Defendant attempts to represent Plaintiffs’ claim as an assertion that Plaintiffs are entitled to the same aggregate data that Defendant provides to the NHTSA. This is not the case, as Defendant would not have had to disclose its aggregate data to Plaintiffs to avoid liability – it would only have had to disclose the engine’s propensity for defects.

 

Thus, the Court finds that permitting Plaintiff to pursue a cause of action for fraudulent concealment of the engine’s defects does not conflict with the NHTSA’s regulatory scheme for its own information acquisition and protection procedures. The Court therefore finds that Plaintiff’s claim is not preempted.

 

Failure to State a Claim

 

“The elements of fraud,” including a cause of action for fraudulent inducement, “are (a) a misrepresentation (false representation, concealment, or nondisclosure); (b) scienter or knowledge of its falsity; (c) intent to induce reliance; (d) justifiable reliance; and (e) resulting damage.” (Hinesley v.

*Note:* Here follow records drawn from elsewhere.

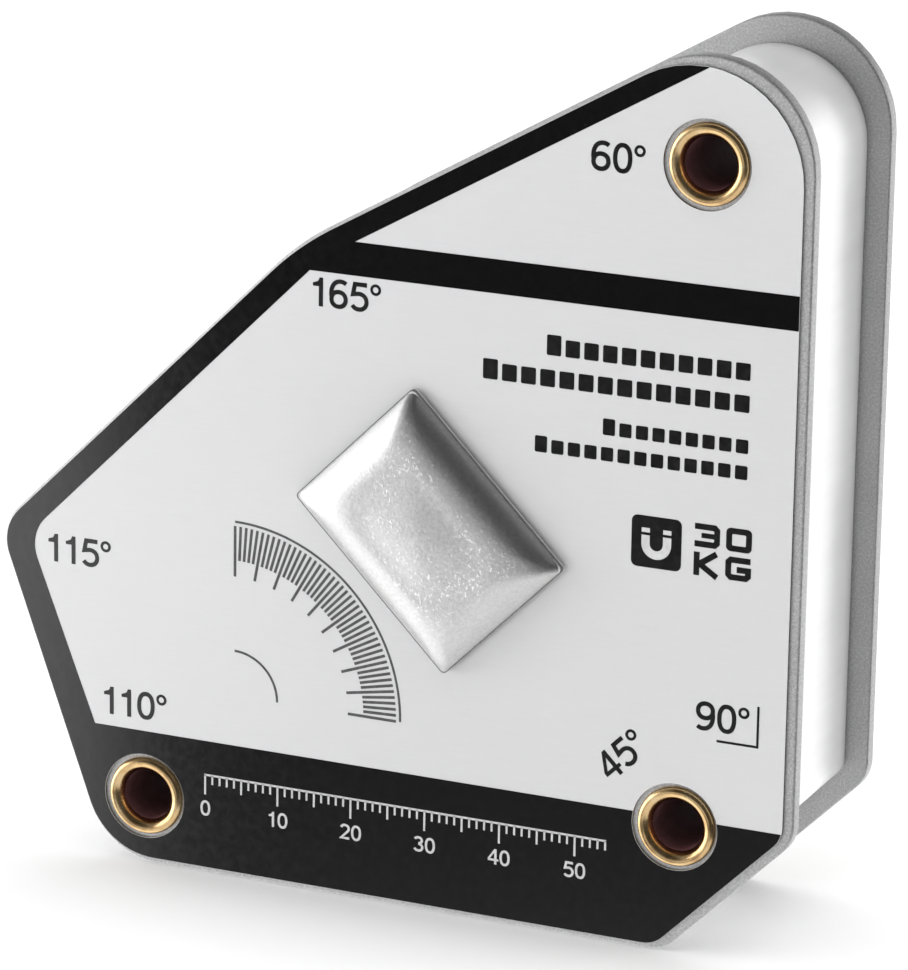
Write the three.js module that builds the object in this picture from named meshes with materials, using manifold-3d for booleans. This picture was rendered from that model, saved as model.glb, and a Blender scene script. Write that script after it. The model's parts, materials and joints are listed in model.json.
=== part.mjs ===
// Switchable welding magnet: two steel cheek plates with fixed working angles, an aluminium body
// between them, three hollow brass rivets through the corners, and a magnetic rotor in the middle
// that a knob on the front turns through a quarter turn between off and on.
// Millimetres. +X along the bottom edge, +Y from the front to the back, +Z up.
import * as THREE from 'three';
import { mergeVertices } from 'three/addons/utils/BufferGeometryUtils.js';
import Module from 'manifold-3d';

const wasm = await Module();
wasm.setup();

// ---- driving dimensions ----

// Outline of the cheek plates, starting at the sharp bottom-left corner
const BASE_WIDTH = 92;
const LEFT_EDGE = 44.2;
const SHOULDER_EDGE = 58.3;
const LEFT_ANGLE = 110;
const SHOULDER_ANGLE = 45;
const TOP_ANGLE = 30;
const CHAMFER = 16.4;
const CORNER_RADII = { bottomLeft: 10.2, left: 6, shoulder: 40, top: 13.3, chamfer: 5 };

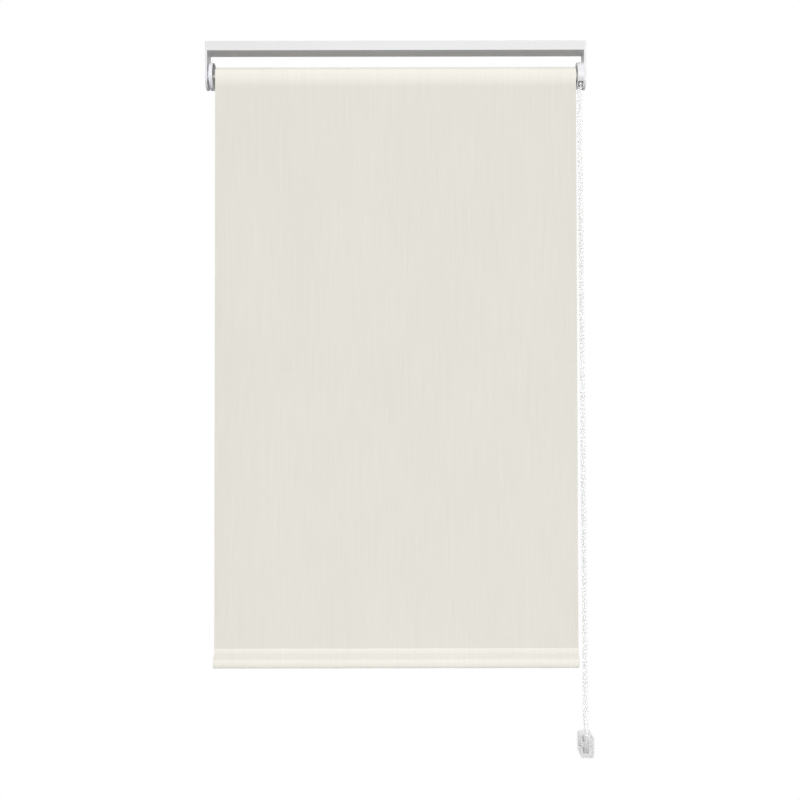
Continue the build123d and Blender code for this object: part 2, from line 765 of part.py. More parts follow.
for side, name in ((-1, "left"), (1, "right")):
    with BuildPart() as hem_cap:
        with BuildSketch(hem_plane(side * fabric_end)):
            Ellipse(pocket_depth / 2 + cap_overhang, pocket_height / 2 + cap_overhang)
        extrude(amount=side * cap_thickness)
        fillet(hem_cap.edges().group_by(Axis.X)[0 if side < 0 else -1], cap_edge_radius)
        with BuildSketch(hem_plane(side * fabric_end)):
            Ellipse(plug_half_depth, plug_half_height)
        extrude(amount=-side * cap_plug_length)
    save(hem_cap, f"{name}_hem_cap")
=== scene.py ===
"""The looks of a small chain-operated roller blind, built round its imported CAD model.

Metres, in the CAD model's frame: the wall is the plane Y = 0, -Y points into the room, +Z is up.
"""

import math

import bmesh
import bpy
import numpy as np
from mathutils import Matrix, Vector


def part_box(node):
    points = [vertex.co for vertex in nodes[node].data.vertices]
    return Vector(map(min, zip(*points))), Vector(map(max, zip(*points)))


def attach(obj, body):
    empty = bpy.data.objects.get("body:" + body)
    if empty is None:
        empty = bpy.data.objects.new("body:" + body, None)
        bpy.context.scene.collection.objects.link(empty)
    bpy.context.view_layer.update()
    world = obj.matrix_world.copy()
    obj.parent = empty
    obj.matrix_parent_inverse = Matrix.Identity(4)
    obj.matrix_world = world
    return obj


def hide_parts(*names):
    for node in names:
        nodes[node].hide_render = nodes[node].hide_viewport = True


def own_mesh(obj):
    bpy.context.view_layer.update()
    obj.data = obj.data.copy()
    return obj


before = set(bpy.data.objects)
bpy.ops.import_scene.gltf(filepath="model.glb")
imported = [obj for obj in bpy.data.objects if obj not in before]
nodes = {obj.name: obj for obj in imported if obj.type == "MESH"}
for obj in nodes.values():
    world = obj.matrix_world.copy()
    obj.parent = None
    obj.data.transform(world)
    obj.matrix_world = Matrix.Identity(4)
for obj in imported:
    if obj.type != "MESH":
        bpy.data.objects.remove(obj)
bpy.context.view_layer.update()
scene = bpy.context.scene
scene.view_settings.view_transform = "Standard"
scene.cycles.use_denoising = True

# ------------------------------------------------------------------ places, read from the CAD model
roll_low, roll_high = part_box("fabric_roll")
panel_low, panel_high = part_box("fabric_panel")
pocket_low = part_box("hem_pocket")[0]
tube_low, tube_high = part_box("roller_tube")

AXIS_Y = (roll_low.y + roll_high.y) / 2
AXIS_Z = (roll_low.z + roll_high.z) / 2
HALF_WIDTH = panel_high.x
PANEL_Y = (panel_low.y + panel_high.y) / 2
DROP = AXIS_Z - panel_low.z
WRAP_RADIUS = AXIS_Y - PANEL_Y
TUBE_RADIUS = (tube_high.z - tube_low.z) / 2

# the cloth's thickness, the height of the hem's weld strip, and how far below its top the loose cloth ends
CLOTH = 0.00042
WELD_TOP = panel_low.z
WELD_HEIGHT = 0.006
LOOSE_DOWN = 0.018
# how far below the roller's axis the panel is paler: close on the wound cloth, and further down as a painted
# highlight
LAP_DOWN = 0.022

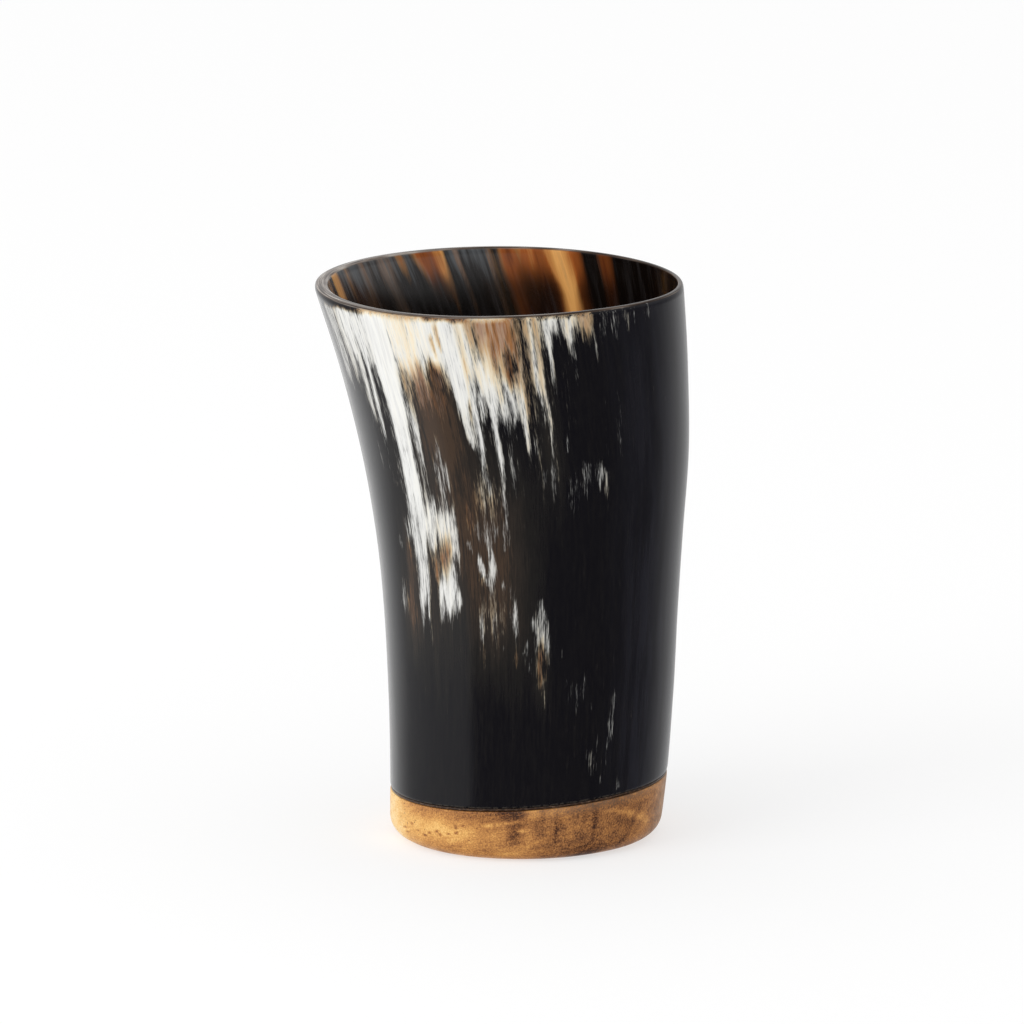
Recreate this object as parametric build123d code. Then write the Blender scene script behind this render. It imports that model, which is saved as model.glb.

Oakshade Town Ctr. (2005) 135 Cal.App.4th 289, 294.) The facts constituting the alleged fraud must be alleged factually and specifically as to every element of fraud, as the policy of “liberal construction” of the pleadings will not ordinarily be invoked. (Lazar v. Superior Court (1996) 12 Cal.4th 631, 645.) To properly allege fraud against a corporation, the plaintiffs must plead the names of the persons allegedly making the false representations, their authority to speak, to whom they spoke, what they said or wrote, and when it was said or written. (Tarmann v. State Farm Mut. Auto. Ins. Co. (1991) 2 Cal.App.4th 153, 157.)

 

Defendant argues in its reply that Plaintiffs fail to carry their burden to establish that Defendant had a duty to disclose. This argument was not raised in the moving papers and is therefore waived.

 

The Court therefore denies Defendant’s motion.